Mississippi River levels are on the rise, thanks to all of the recent precipitation. Mike Peterson, a spokesman for the U.S. Army Corps of Engineers, says it’s a welcome turnaround after more than a year of drought conditions and extremely low river levels on the Mississippi.
“It got a little shaky there as far as being able to keep commerce moving but we were able to keep the navigation channel open and now we are seeing the result of a lot of snow melt and rain coming down from up north,” Peterson says. “We’ve actually jumped from close to zero on the St. Louis gauge. We’re up at about 25 feet today.”
While the river may look high, Peterson says that’s only in contrast to how low it’s been. Many people are gratified to see the rise in levels. Peterson says, “I think it’s a sense of relief for a lot of folks in the Corps, the Coast Guard and the river industry.”

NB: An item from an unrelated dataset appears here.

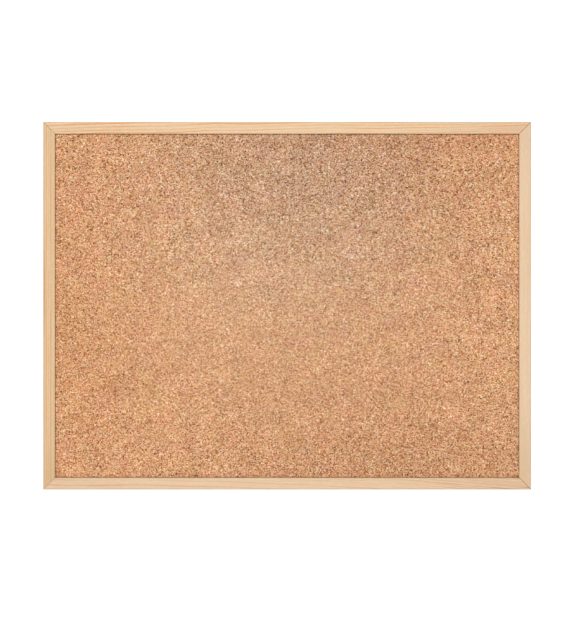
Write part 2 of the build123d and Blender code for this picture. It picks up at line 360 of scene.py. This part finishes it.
def cork_mesh():
    """The cork sheet as one closed mesh: a fine grid for its face, then four sides and a back."""
    low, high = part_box("cork_sheet")
    x, z = np.meshgrid(grid_lines(SIGHT_X, high.x), grid_lines(SIGHT_Z, high.z), indexing="ij")
    face = np.stack([x, cork_depth(x, z, low.y), z], -1).reshape(-1, 3)
    back_corners = (low.x, low.z), (high.x, low.z), (high.x, high.z), (low.x, high.z)
    points = np.vstack([face, [(across, high.y, up) for across, up in back_corners]])
    index = np.arange(len(face)).reshape(x.shape)
    quads = np.stack([index[:-1, :-1], index[1:, :-1], index[1:, 1:], index[:-1, 1:]], -1).reshape(-1, 4)
    low_left, low_right, high_right, high_left = range(len(face), len(points))
    # Each side with the two axes that it is laid out along in the map: 0, 1 and 2 for x, y and z
    hidden = (
        ([*index[::-1, 0].tolist(), low_left, low_right], 0, 1),
        ([*index[-1, ::-1].tolist(), low_right, high_right], 2, 1),
        ([*index[:, -1].tolist(), high_right, high_left], 0, 1),
        ([*index[0, :].tolist(), high_left, low_left], 2, 1),
        ([high_left, high_right, low_right, low_left], 0, 2),
    )
    mesh = bpy.data.meshes.new("cork_face")
    mesh.from_pydata(points.tolist(), [], [*quads.tolist(), *[side for side, _, _ in hidden]])
    mesh.validate()
    mesh.polygons.foreach_set("use_smooth", [True] * len(quads) + [False] * len(hidden))
    paint_cork(mesh, points)
    map_for_export(mesh, (points - low) / (high - low), quads, hidden)
    return mesh


def cork_piece():
    mesh = cork_mesh()
    mesh.materials.append(cork_material())
    piece = bpy.data.objects.new("cork_face", mesh)
    bpy.context.scene.collection.objects.link(piece)
    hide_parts("cork_sheet")
    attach(piece, "board")


# Pine. Sizes are in mm.

FRONT = CAD_BOX[0].y / MM
FACE_WIDTH = (OUTER_X - SIGHT_X) / MM
GLUE_LINE = 0.4                 # how far the dark line of a mitre reaches each way
CLOSE_JOINTS = 0.4, 0.7         # how much of it the two left joints show, bottom and top
ARRIS_WEAR = 0.5, 1.8           # handling darkens the front outer edge this far round it
PINE_BUMP = 0.035
PINE_STREAK = (0.98, 0.965, 0.93, 1.0), (1.02, 1.035, 1.07, 1.0)
PINE_CLOUD = (1.01, 0.97, 0.95, 1.0), (0.99, 1.03, 1.05, 1.0)
RESIN_COLOUR = colour(168, 116, 74)
HANDLED_COLOUR = colour(196, 152, 108)
# painted shade where the lip meets the cork
LIP_SHADE_COLOUR = colour(128, 104, 76)
GLUE_COLOUR = colour(104, 76, 54)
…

Peterson says they will be keeping close watch on the river, as the drought isn’t gone and neither are concerns about commerce. A lot of agriculture depends on the Mississippi to export goods.
Peterson says emergency action like dredging helped the situation. Mike Steenhoek, spokesman for the Soy Transportation Coalition, says while the crucial season for exporting soybeans has passed, he hopes the Corps has learned from this drought experience.
Steenhoek says, “If there is a silver lining to this, it did awaken a lot of people to the importance of our inland waterways for the U.S. economy, for agriculture. It’s often a forgotten highway.” He says they will be looking for better ways to prepare for another season of drought.